Rahman’s administration succeeded an interim government that oversaw preparations for the next election following the 2024 student-led uprising, which toppled former leader Sheikh Hasina and ended her Awami League party’s 15-year rule.

New Cabinet members were sworn in during the same ceremony as the prime minister last week.

Foreign Minister Khalilur Rahman is a former UN official who served as Bangladesh’s national security adviser during the interim government’s term.

He received Saudi Arabia’s ambassador after the envoy’s meeting with the prime minister.

“The foreign minister expressed appreciation for the Saudi leadership’s role in promoting peace and stability in the Middle East and across the Muslim Ummah. He also conveyed gratitude for hosting a large number of Bangladeshi workers in the Kingdom and underscored the significant potential for expanding cooperation across trade, investment, energy, and other priority sectors, leveraging the geostrategic positions of both countries,” the ministry said in a statement.

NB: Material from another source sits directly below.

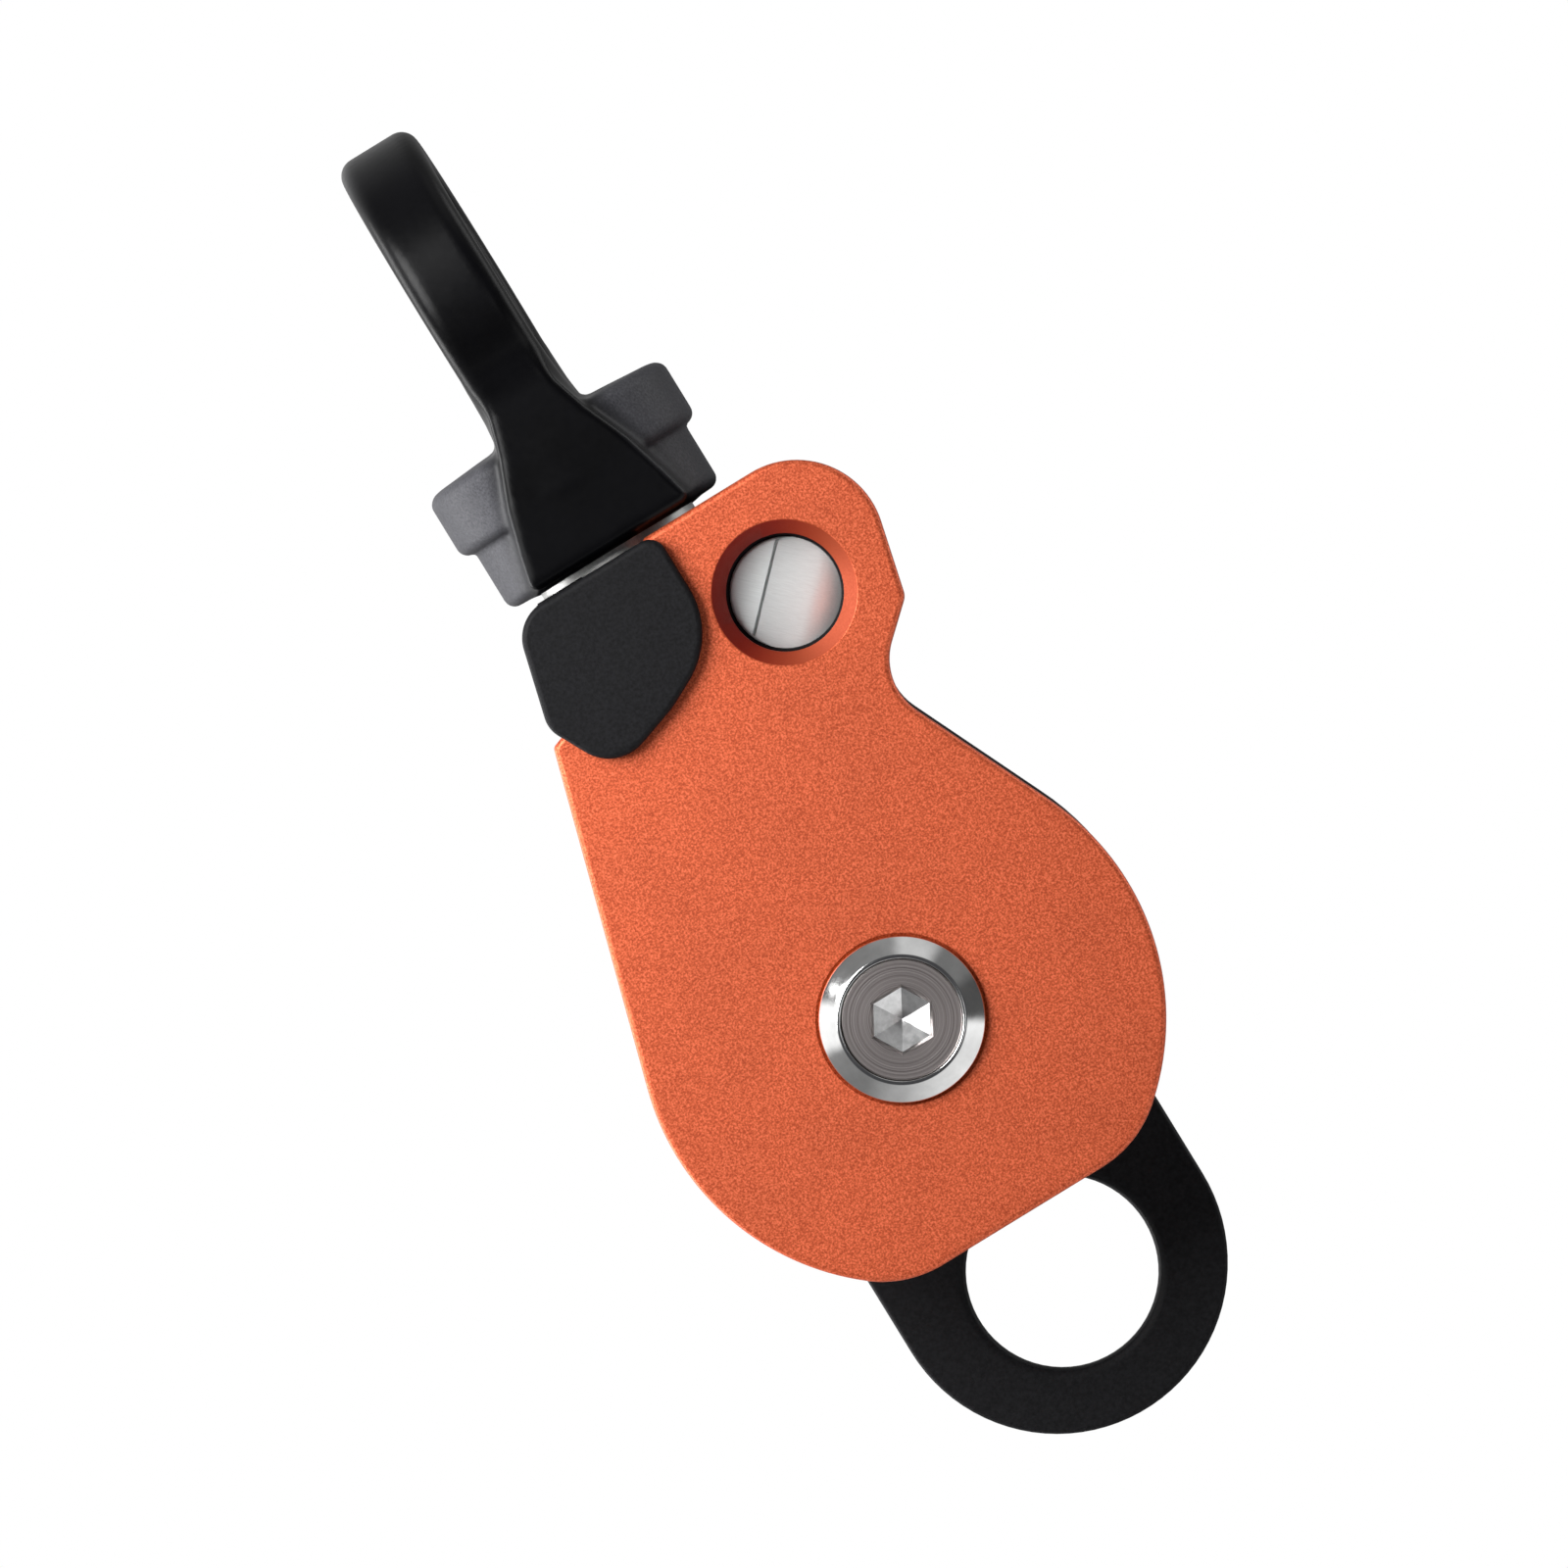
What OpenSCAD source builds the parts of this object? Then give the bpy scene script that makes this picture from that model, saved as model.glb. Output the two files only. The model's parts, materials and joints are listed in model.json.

“The Saudi ambassador expressed his support to the present government and his intention to work with the government to enhance the current bilateral relationship to a comprehensive relationship.”

Around 3.5 million Bangladeshis live and work in Saudi Arabia. They have been joining the Saudi labor market since 1976, when work migration to the Kingdom was established during the rule of the new prime minister’s father.

Bangladeshis are the largest expat group in the Kingdom and the largest Bangladeshi community outside Bangladesh and send home more than $5 billion in remittances every year.